Indirect methods II (minimum time, Cartesian)

This notebook presents a minimum-time low-thrust transfer solved with an indirect method in Cartesian coordinates.

We derive a TPBVP (Two-Point Boundary Value Problem) from Pontryagin’s Minimum Principle (PMP), then solve it with single shooting.

Most symbolic and differentiation steps can be automated with heyoka, while pykep already exposes production-ready building blocks.

Compared with the fixed-time minimum-propellant case, the key difference is the objective function: for time optimality the PMP solution gives full throttle (\(u=1\)) under the assumptions used here, so homotopy on \(\epsilon\) is not required since the resulting optimal thrust profile is smooth.

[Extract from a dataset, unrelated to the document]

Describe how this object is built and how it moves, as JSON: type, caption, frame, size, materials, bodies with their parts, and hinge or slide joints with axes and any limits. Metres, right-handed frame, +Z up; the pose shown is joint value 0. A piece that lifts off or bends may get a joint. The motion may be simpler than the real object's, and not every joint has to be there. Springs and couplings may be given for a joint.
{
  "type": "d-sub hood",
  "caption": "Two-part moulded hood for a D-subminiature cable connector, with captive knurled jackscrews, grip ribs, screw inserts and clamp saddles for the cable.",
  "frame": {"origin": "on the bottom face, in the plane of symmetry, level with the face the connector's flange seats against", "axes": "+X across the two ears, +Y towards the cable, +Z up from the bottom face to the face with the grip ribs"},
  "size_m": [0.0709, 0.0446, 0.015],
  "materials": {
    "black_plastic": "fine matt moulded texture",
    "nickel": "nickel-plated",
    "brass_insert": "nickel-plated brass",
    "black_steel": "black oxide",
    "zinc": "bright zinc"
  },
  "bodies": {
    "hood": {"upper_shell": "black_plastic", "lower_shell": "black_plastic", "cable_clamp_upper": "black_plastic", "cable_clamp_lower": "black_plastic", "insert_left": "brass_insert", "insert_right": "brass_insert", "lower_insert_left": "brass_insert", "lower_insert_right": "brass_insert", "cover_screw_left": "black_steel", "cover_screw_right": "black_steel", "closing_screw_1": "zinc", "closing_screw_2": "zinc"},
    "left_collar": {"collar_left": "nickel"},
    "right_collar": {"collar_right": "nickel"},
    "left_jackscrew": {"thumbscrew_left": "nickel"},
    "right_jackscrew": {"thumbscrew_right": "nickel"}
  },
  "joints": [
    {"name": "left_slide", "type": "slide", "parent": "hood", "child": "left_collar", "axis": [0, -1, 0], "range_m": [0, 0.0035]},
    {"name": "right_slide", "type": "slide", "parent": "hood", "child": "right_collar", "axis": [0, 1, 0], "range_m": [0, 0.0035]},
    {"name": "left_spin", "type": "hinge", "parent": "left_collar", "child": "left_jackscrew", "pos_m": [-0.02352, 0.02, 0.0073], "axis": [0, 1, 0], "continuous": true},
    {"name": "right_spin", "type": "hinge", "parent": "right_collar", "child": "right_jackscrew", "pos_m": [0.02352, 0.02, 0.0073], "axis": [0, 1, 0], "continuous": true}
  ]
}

For comparison with the fixed-time mass-optimal formulation, see Cartesian mass-optimal notebook. For the equinoctial counterpart, see equinoctial time-optimal notebook.

import pykep as pk
import numpy as np
import heyoka as hy
import pygmo as pg
import pygmo_plugins_nonfree as ppnf
import time

from matplotlib import pyplot as plt

Manual construction of the TPBVP

We consider the dynamics of a spacecraft moving around a massive primary and equipped with a low-thrust propulsion system capable of delivering constant maximum thrust \(T_{\max}\):

\[\begin{split} \left\{ \begin{array}{l} \dot{\mathbf r} = \mathbf v \\ \dot{\mathbf v} = -\frac{\mu}{r^3}\mathbf r + c_1\frac{u}{m}\hat{\mathbf i} \\ \dot m = -\frac{c_1}{c_2}u \end{array} \right., \end{split}\]

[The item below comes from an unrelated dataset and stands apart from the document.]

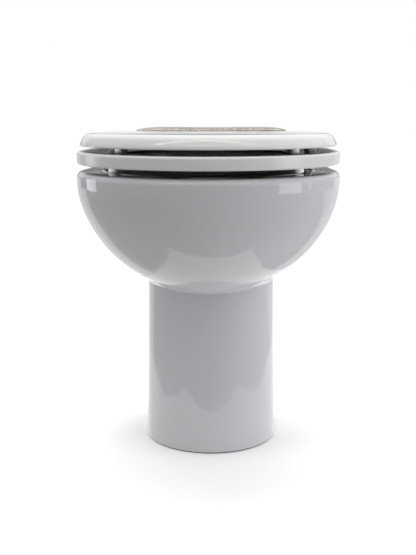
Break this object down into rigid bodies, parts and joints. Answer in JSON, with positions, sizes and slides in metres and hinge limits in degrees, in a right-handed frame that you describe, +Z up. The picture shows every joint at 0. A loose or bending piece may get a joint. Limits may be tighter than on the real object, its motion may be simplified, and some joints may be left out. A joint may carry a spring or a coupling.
{
  "type": "electric marine toilet",
  "caption": "China marine toilet bowl on a narrow pedestal, with a seat and lid on a chromed bar hinge, rest pads, and a macerator pump with its pipework in the pedestal.",
  "frame": {"origin": "middle of the bounding box at floor level", "axes": "+Z up, the front of the bowl faces -Y, +X to the right seen from the front"},
  "size_m": [0.3776, 0.4782, 0.4885],
  "materials": {
    "china": "white vitreous china, fired glaze",
    "enamel": "white gloss, warm tone",
    "pad": "soft white rest pad",
    "chrome": "chromium plated brass",
    "steel": "bright stainless steel",
    "black_plastic": "moulded black plastic",
    "grey_plastic": "moulded grey plastic",
    "white_plastic": "moulded white plastic",
    "rubber": "black moulded rubber",
    "motor_paint": "black stoved paint"
  },
  "bodies": {
    "base": {"china_bowl": "china", "hinge_rod": "chrome", "hinge_collar": "chrome", "hinge_cap_left": "chrome", "hinge_cap_right": "chrome", "hinge_pillar_left": "chrome", "hinge_pillar_right": "chrome", "hinge_wing_nut_left": "white_plastic", "hinge_wing_nut_right": "white_plastic", "floor_bracket_left": "steel", "floor_bracket_right": "steel", "bracket_bolt_left": "chrome", "bracket_bolt_right": "chrome", "outlet_seal": "rubber", "inlet_elbow": "grey_plastic", "macerator_housing": "black_plastic", "chopper_plate": "steel", "pump_back_plate": "black_plastic", "shaft_seal": "rubber", "motor_can": "motor_paint", "motor_end_cap": "black_plastic", "motor_cradle": "steel", "discharge_elbow": "grey_plastic", "valve_body": "grey_plastic", "discharge_spigot": "grey_plastic", "rinse_grommet": "rubber", "rinse_valve_body": "white_plastic", "rinse_coil": "black_plastic", "access_panel": "white_plastic", "cable_gland": "black_plastic"},
    "seat": {"seat_ring": "enamel", "seat_pad_front_left": "pad", "seat_pad_front_right": "pad", "seat_pad_rear_left": "pad", "seat_pad_rear_right": "pad", "seat_hinge_leaf_left": "chrome", "seat_hinge_leaf_right": "chrome", "seat_leaf_screw_left_1": "steel", "seat_leaf_screw_left_2": "steel", "seat_leaf_screw_right_1": "steel", "seat_leaf_screw_right_2": "steel"},
    "lid": {"lid": "enamel", "lid_pad_front_left": "pad", "lid_pad_front_right": "pad", "lid_pad_rear_left": "pad", "lid_pad_rear_right": "pad", "lid_hinge_leaf_left": "chrome", "lid_hinge_leaf_right": "chrome", "lid_leaf_screw_left_1": "steel", "lid_leaf_screw_left_2": "steel", "lid_leaf_screw_right_1": "steel", "lid_leaf_screw_right_2": "steel"},
    "rotor": {"motor_armature": "steel", "pump_impeller": "black_plastic", "cutter_blade": "steel"},
    "flap": {"valve_flap": "rubber"},
    "plunger": {"rinse_plunger": "steel"}
  },
  "joints": [
    {"name": "seat_hinge", "type": "hinge", "parent": "base", "child": "seat", "pos_m": [0, 0.18615, 0.4814], "axis": [-1, 0, 0], "range_deg": [0, 95]},
    {"name": "lid_hinge", "type": "hinge", "parent": "seat", "child": "lid", "pos_m": [0, 0.18615, 0.4814], "axis": [-1, 0, 0], "range_deg": [0, 95]},
    {"name": "pump_spin", "type": "hinge", "parent": "base", "child": "rotor", "pos_m": [0, 0, 0.092], "axis": [0, 1, 0], "continuous": true},
    {"name": "flap_swing", "type": "hinge", "parent": "base", "child": "flap", "pos_m": [0.027, 0.11445, 0.2045], "axis": [1, 0, 0], "range_deg": [0, 55]},
    {"name": "plunger_slide", "type": "slide", "parent": "base", "child": "plunger", "axis": [0, 0, -1], "range_m": [0, 0.003], "stiffness_N_per_m": 150, "springref_m": -0.004}
  ]
}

with control constraints \(0 \le u \le 1\) and \(\|\hat{\mathbf i}\|=1\), where \(c_1=T_{\max}\) and \(c_2=I_{sp}g_0\).

Following PMP, we introduce one costate per state variable. Using heyoka as a symbolic manipulator, we define symbols for all time-dependent quantities:

# State variables
x, y, z, vx, vy, vz, m = hy.make_vars("x", "y", "z", "vx", "vy", "vz", "m")
# Costate variables
lx, ly, lz, lvx, lvy, lvz, lm = hy.make_vars(
    "lx", "ly", "lz", "lvx", "lvy", "lvz", "lm"
)
# Control variables: throttle and thrust direction
u, ix, iy, iz = hy.make_vars("u", "ix", "iy", "iz")

To keep the derivation readable, we define compact expressions and group state/costate components into vectors.

# Reusable scalar expressions
r3 = (x**2 + y**2 + z**2) ** (1.5)
lv_norm = hy.sqrt(lvx**2 + lvy**2 + lvz**2)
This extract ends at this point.